The only solution is to get rid of what has been leavened and replace it completely with bread that has never been leavened. Our old nature was leavened, and it must be completely discarded and replaced with the life of Jesus Christ. We resist this, but we must surrender ourselves to a complete replacement. A total replacement is massively disruptive because of all it entails, especially because it does not take place in an instant but progresses over the remainder of our days.

So, we can bring this back to where we started with what the Feast of Unleavened Bread is, and why God says to keep it. It is a feast to the LORD. It is a memorial of His works, and especially His deliverance. Our works are possible only because of what He did first. He passed over our sins for the sake of initiating a covenantal relationship and offering forgiveness. He delivered us from this world and its ways, and from spiritual death. He has provided the bread of life, meaning His perfectly lived life and all His words. These help us remain free from the world, from its master, and from slavery to sin.

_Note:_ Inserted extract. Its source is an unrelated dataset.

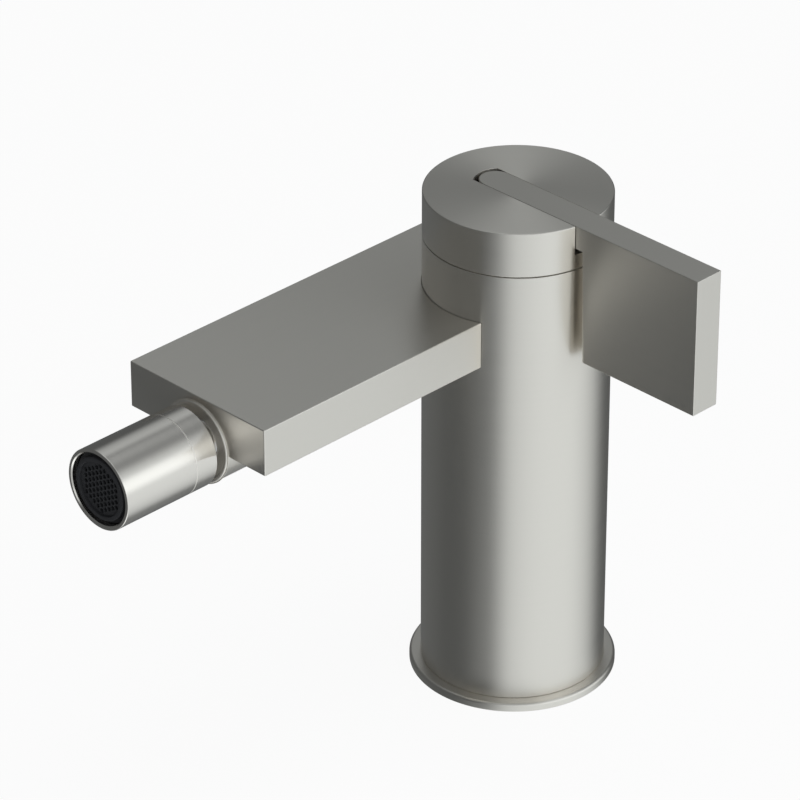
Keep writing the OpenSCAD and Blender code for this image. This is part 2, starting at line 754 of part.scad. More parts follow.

This is why the Feast of Unleavened Bread is a feast to the LORD. In the Feast of the Passover, He is the Passover. In the Feast of Unleavened Bread, He is the Unleavened Bread.

Avoiding leavening in all its spiritual forms is dependent on taking in the unleavened bread of Christ and His words, so that they are within our mouths. If we are filled with those things, it will be extremely difficult for the spirit of the world to draw us back. The world will continue to lose its luster because what we have been given spiritually is worth so much more to us.

The spiritual strength for overcoming does not spring from within. It develops from feasting on the bread of life. Without Christ, we can do nothing. Unleavened Bread is about Him. When we truly grasp and appreciate that, we will then submit to making His unleavened state a reality in our lives.